Oceaneering Taps BAE Systems to Build New Subsea Support Vessel
Marine Technology Reporter
Oceaneering International selected BAE Systems to build a subsea support vessel for offshore drilling. The ship will be used to augment Oceaneering’s ability to provide subsea intervention services in the ultra-deep waters of the Gulf of Mexico. This vessel will be U.S. flagged and documented with a coastwise endorsement by the U.S. Coast Guard. It will have an overall length of 353 ft., a Class 2 dynamic positioning system, accommodations for 110 personnel, a helideck, a 250-ton active heave compensated crane and a working moonpool. The vessel will be outfitted with two 13,000 foot-rated Oceaneering work class remotely operated vehicles. The vessel will also be equipped with a satellite communications system capable of transmitting streaming video for real-time work observation by shore personnel. It is scheduled for delivery in 2016.
The DP2 vessel will be Marin Teknikk of Norway’s MT6022 design and will be equipped with a 250-ton crane capable of reaching 4,000-m water depth. It will be powered by GE tier IV-emission compliant engines, and by energy efficient and environmentally compliant power and propulsion systems.
The vessel will be used to augment Oceaneering’s ability to provide subsea intervention services in the ultra-deep waters of the U.S. Gulf of Mexico (GOM). These services are required to perform inspection, maintenance and repair (IMR) projects and hardware installations. IMR projects are expected to include chemical well stimulation and hydrate remediation. Hardware installations are expected to include flowline jumpers, flying leads and subsea trees, pumps and separators.
“We are pleased to announce the construction of a vessel that will allow us to maintain our competitive position to meet what we believe will be growing demand and more rigorous technical requirements for our ultra-deepwater Subsea Projects services in the GOM,” said M. Kevin McEvoy, President and CEO, Oceaneering Internatinal. “Additionally, by being Jones Act compliant this vessel will minimize the need for and risks of vessel-to-vessel hardware transfers.
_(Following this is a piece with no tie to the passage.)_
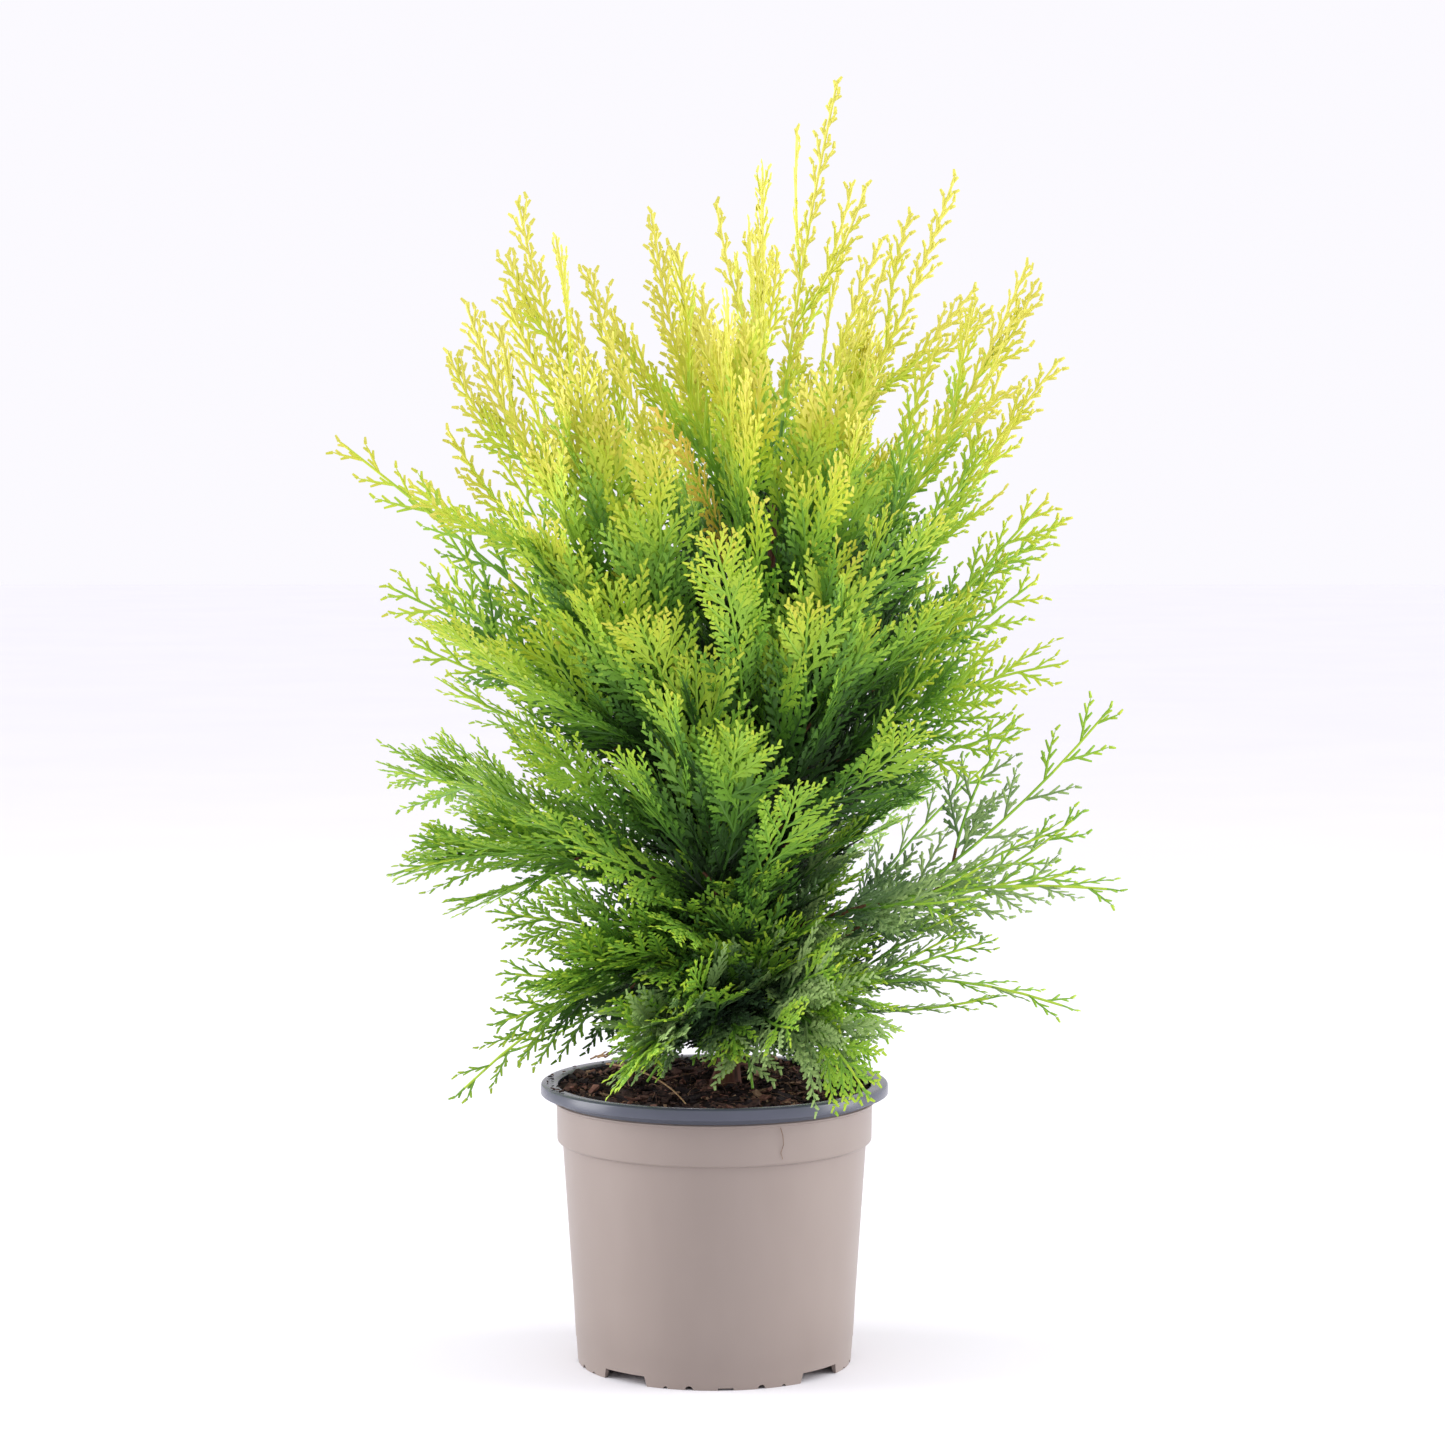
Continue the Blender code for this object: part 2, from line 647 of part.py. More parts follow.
class Mass:
    """One mass of foliage: its stem, side plumes and sprays, and what is left to place."""

    def __init__(self, plan, curve, seat):
        self.plan = plan
        self.rule = random.Random(f"{SEED}-mass-{plan['name']}")
        self.roll = math.radians(plan["roll"])
        if plan["bough"]:
            end = bend(curve, BOUGH_SHARE)
            rest = later_part(curve, BOUGH_SHARE)
            run = bend_run(curve, BOUGH_SHARE)
            self.curve = (end + run * GAP, rest[1], rest[2])
            seat = run
        else:
            self.curve = curve
        run = bend_run(self.curve, 0.0)
        stem = make_stem(
            self.curve, seat, STEM_R, STEM_TIP_R, STEM_RINGS, width_axis(run, self.roll)
        )
        self.shapes = [stem]
        self.boxes = [boxed(*stem)]
        self.plumes = [(self.curve, self.boxes[0])]

    def add_side_plumes(self, others):
        for k, place in enumerate(SIDE_PLACES[: self.plan["sides"]]):
            rule = random.Random(f"{SEED}-side-{self.plan['name']}-{k}")
            sign = 1.0 if (k + self.plan["turn"]) % 2 else -1.0
            for _ in range(TRIES):
                curve = side_curve(self.curve, place, sign, self.roll, rule)
                run = bend_run(curve, 0.0)
                across = width_axis(run, self.roll)
                shape = make_stem(curve, None, SIDE_STEM_R, STEM_TIP_R, 3, across)
                cut = later_part(curve, 0.08)
                test = make_stem(cut, None, STEM_R + CLEAR, STEM_TIP_R + CLEAR, 3, across)
                if not touches(boxed(*test), others):
                    box = boxed(*shape)
                    self.shapes.append(shape)
                    self.boxes.append(box)
                    self.plumes.append((curve, box))
                    break
                sign = -sign

    def spray_places(self):
        """Where sprays leave each plume: its tip first, then alternately down to its foot."""
        places = []
        for index, (curve, own) in enumerate(self.plumes):
            longest = self.plan["spray"] * (1.0 if index == 0 else 0.8)
            places.append((curve, own, 1.0, 0.0, longest))
            first = FIRST_SPRAY if index == 0 else 0.34
            count = self.plan["sprays"] if index == 0 else SIDE_SPRAYS
            step = (LAST_SPRAY - first) / max(1, count - 1)
            flip = 1.0 if self.rule.random() < 0.5 else -1.0
            for k in range(count):
                share = LAST_SPRAY - k * step if count > 1 else first
                places.append((curve, own, share, flip, longest))
                flip = -flip
        return places

    def try_spray(self, place, others):
        curve, own, share, sign, longest = place
        stem_r = STEM_TIP_R + (SIDE_STEM_R - STEM_TIP_R) * max(0.0, 1.0 - share)
        terminal = share == 1.0
        root = bend(curve, TERMINAL_ROOT if terminal else share)
        run = bend_run(curve, TERMINAL_ROOT if terminal else share)
        around = [box for box in self.boxes if box is not own]
        for attempt in range(TRIES):
            across = width_axis(run, self.roll)
            shrink = 1.0 - 0.09 * attempt
            if terminal:
                length = (curve[2] - root).length * shrink
                spray_run = (curve[2] - root).normalized()
            else:
                length = spray_length(share, longest) * shrink
                length *= self.rule.uniform(0.92, 1.08)
                turn = SPRAY_ANGLE * self.rule.uniform(0.85, 1.15)
                spray_run = math.cos(turn) * run + math.sin(turn) * sign * across
            tilt = Matrix.Rotation(self.rule.uniform(-SPRAY_TILT, SPRAY_TILT), 3, run)
            spray_run = (tilt @ spray_run).normalized()
            normal = run.cross(tilt @ across).normalized()
            normal = (normal - spray_run * normal.dot(spray_run)).normalized()
            teeth = 3 if length > LONG_SPRAY else 2
            wide = TERMINAL_WIDTH if terminal else self.plan["wide"]
            width = wide * length + SPRAY_WIDTH_ADD
            sizes = (root, spray_run, normal, length, width, teeth, ROOT_SINK * stem_r)
            test = spray_shape(*sizes, extra=CLEAR, skip=0.004)
            if not touches(boxed(*test[:2]), others + around):
                shape = spray_shape(*sizes)
                self.shapes.append(shape)
                self.boxes.append(boxed(*shape))
                return

    def join(self, material):
        name = "foliage_" + self.plan["name"].replace(".", "_")
        objects = [make_object(f"{name}_{k}", *shape) for k, shape in enumerate(self.shapes)]
        stem = objects[0]
        stem.name = name
        stem.data.name = name
        combine(stem, objects[1:], "UNION", "EXACT")
        keep_main_shell(stem.data)
        stem.data.materials.clear()
        stem.data.materials.append(material)
        return stem


def keep_main_shell(mesh):
    """Drop loose scraps and sealed hollows: only the largest closed shell stays."""
    work = bmesh.new()
    work.from_mesh(mesh)
    seen = set()
    shells = []
    for start in work.faces:
        if start.index in seen:
            continue
        shell = [start]
        seen.add(start.index)
        for face in shell:
            for other in (f for edge in face.edges for f in edge.link_faces):
                if other.index not in seen:
                    seen.add(other.index)
                    shell.append(other)
        shells.append(shell)
    shells.sort(key=len, reverse=True)
    loose = [face for shell in shells[1:] for face in shell]
    bmesh.ops.delete(work, geom=loose, context="FACES")
    work.to_mesh(mesh)
    work.free()


def mesh_shape(obj):
    verts = [v.co.copy() for v in obj.data.vertices]
    faces = [tuple(p.vertices) for p in obj.data.polygons]
    return verts, faces


def main():
    clear_scene()
    fixed = [boxed(*mesh_shape(make_pot())), boxed(*mesh_shape(make_soil()))]
    fixed.append(boxed(*mesh_shape(make_trunk())))
    bark = make_material("bough_bark", (124, 84, 58), 0.8)
    greens = {
        tier: make_material("foliage_" + tier, sizes["colour"], 0.6)
        for tier, sizes in TIERS.items()
    }
    masses = []
    for plan in mass_plan():
        curve, seat = limb_curve(plan)
        if plan["bough"]:
            bough_curve = curve
            _, shape = make_bough(plan, bough_curve, seat, bark)
            fixed.append(boxed(*shape))
        masses.append(Mass(plan, curve, seat))
    for mass in masses:
        others = fixed + [box for other in masses if other is not mass for box in other.boxes]
        mass.add_side_plumes(others)
    queues = [mass.spray_places() for mass in masses]
    for turn in range(max(len(queue) for queue in queues)):
        for mass, queue in zip(masses, queues):
            if turn < len(queue):
                others = fixed + [
                    box for other in masses if other is not mass for box in other.boxes
                ]
                mass.try_spray(queue[turn], others)
    for mass in masses:
        mass.join(greens[mass.plan["tier"]])


main()
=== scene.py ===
"""Looks of a young golden-tipped Lawson cypress in a round nursery pot.

The plant grows by the same seeded rule as its solids: trunk, boughs, masses with side plumes
and alternate sprays. Here each spray is carried on to its finest scale-leaved branchlets.
"""

import random
from math import cos, exp, hypot, pi, radians, sin, sqrt, tau

import bpy
import numpy as np
from mathutils import Matrix, Vector, noise


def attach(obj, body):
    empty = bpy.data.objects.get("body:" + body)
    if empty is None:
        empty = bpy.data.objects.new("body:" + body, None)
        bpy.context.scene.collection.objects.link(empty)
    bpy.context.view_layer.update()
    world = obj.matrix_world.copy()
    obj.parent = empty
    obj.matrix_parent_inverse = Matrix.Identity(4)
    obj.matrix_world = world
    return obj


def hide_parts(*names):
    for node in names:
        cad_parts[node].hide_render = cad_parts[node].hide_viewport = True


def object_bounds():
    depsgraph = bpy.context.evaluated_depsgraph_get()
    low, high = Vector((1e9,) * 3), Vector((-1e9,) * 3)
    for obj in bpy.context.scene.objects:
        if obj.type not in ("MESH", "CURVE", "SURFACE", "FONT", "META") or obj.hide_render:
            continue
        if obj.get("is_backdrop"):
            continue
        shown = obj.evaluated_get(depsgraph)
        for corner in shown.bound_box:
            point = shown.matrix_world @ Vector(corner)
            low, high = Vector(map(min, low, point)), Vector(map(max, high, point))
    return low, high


SEED = 4185
GAP = 0.0003
TENTH = 0.0001
SMOOTH_ANGLE = radians(32.0)
UP = Vector((0.0, 0.0, 1.0))
ACROSS = Vector((0.31, 0.95, 0.05))

# Pot, with the angle and radius of its foot's notches, and the places up its taper with the
# step of a faint line, in tenths of a millimetre
POT_SIDES = 192
POT_WALL = 0.0013
FOOT_R = 0.0750
SHOULDER_R = 0.0831
SHOULDER_Z = 0.1210
COLLAR_R = 0.0863
COLLAR_FOOT_Z = 0.1225
COLLAR_Z = 0.1430
NECK_R = 0.0868
FLANGE_R = 0.0950
FLANGE_Z = 0.1540
FLANGE_THICK = 0.0015
LIP_Z = 0.1480
LIP_THICK = 0.0012
PAD_R = 0.0460
CHANNEL_IN_R = 0.0500
CHANNEL_OUT_R = 0.0715
CHANNEL_Z = 0.0060
FOOT_TURN = radians(4.7)
QUADRANTS = 4
ARCH_HALF_ANGLE = radians(12.0)
ARCH_HEIGHT = 0.0055
ARCH_SLOPE = 0.0018
NOTCHES = ((radians(15.0), 0.0022), (radians(25.0), 0.0013))
NOTCH_SIDES = 20
SLOT_HALF_ANGLE = radians(3.2)
SLOT_HEIGHT = 0.0012
CUT_DEPTH = 0.0045
CUT_INSET = 0.001
CUT_FROM_Z = -0.002
SLATE_FROM_Z = 0.02
RIM_EDGE = 0.0005
TAPER = ((0.112, 0), (0.118, 2.5), (0.3, 0), (0.6, 0), (0.9, 0), (0.985, 0))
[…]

Deepwater drilling rig use in the GOM is currently at a historically high level of 40 rigs, and recent industry market reports have forecast that it may grow to as many as 60 rigs by the end of 2015. “Our vessel will be equipped to perform increasingly complex deepwater field development installation work and life-of-field IMR projects resulting from the increased drilling activity. In particular, this vessel will have a crane that is capable of handling lifts 100 tons greater than any of the vessels we currently operate. This will increase our capability to meet our customers’ demand to safely handle heavier subsea payloads in deeper water depths.”
(As published in the October 2013 edition of Marine Technology Reporter - www.seadiscovery.com)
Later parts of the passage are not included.